**The problem**: Go through the listing and copy every line word for word.

**Provided data**:
━━━━━━━━━━━━━━━━

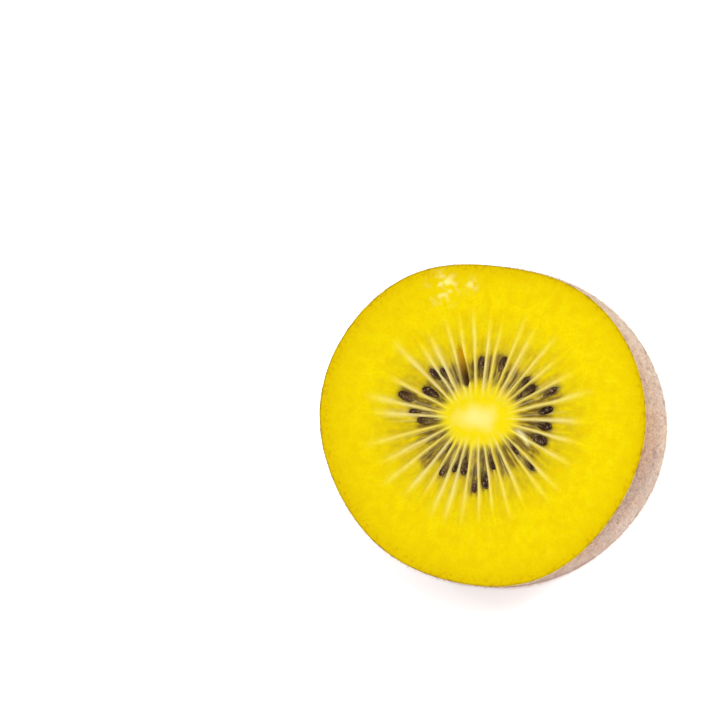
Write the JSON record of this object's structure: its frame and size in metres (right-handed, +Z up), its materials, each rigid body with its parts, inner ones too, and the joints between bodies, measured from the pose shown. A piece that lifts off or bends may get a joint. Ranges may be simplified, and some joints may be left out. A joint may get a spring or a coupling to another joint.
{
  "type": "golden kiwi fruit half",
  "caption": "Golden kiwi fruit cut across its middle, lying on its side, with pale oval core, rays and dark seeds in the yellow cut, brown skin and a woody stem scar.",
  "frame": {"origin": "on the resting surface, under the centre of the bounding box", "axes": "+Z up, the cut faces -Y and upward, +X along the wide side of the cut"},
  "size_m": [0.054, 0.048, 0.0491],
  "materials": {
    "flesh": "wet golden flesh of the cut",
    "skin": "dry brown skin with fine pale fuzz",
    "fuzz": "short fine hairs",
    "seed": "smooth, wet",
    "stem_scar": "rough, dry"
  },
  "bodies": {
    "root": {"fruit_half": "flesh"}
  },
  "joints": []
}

━━━━━━━━━━━━━━━━

**Task solution**:
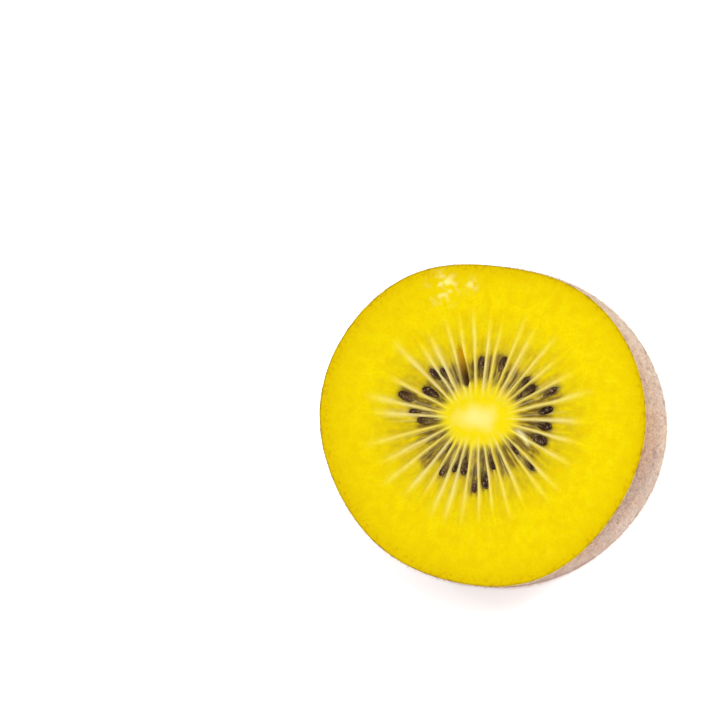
Write the JSON record of this object's structure: its frame and size in metres (right-handed, +Z up), its materials, each rigid body with its parts, inner ones too, and the joints between bodies, measured from the pose shown. A piece that lifts off or bends may get a joint. Ranges may be simplified, and some joints may be left out. A joint may get a spring or a coupling to another joint.
{
  "type": "golden kiwi fruit half",
  "caption": "Golden kiwi fruit cut across its middle, lying on its side, with pale oval core, rays and dark seeds in the yellow cut, brown skin and a woody stem scar.",
  "frame": {"origin": "on the resting surface, under the centre of the bounding box", "axes": "+Z up, the cut faces -Y and upward, +X along the wide side of the cut"},
  "size_m": [0.054, 0.048, 0.0491],
  "materials": {
    "flesh": "wet golden flesh of the cut",
    "skin": "dry brown skin with fine pale fuzz",
    "fuzz": "short fine hairs",
    "seed": "smooth, wet",
    "stem_scar": "rough, dry"
  },
  "bodies": {
    "root": {"fruit_half": "flesh"}
  },
  "joints": []
}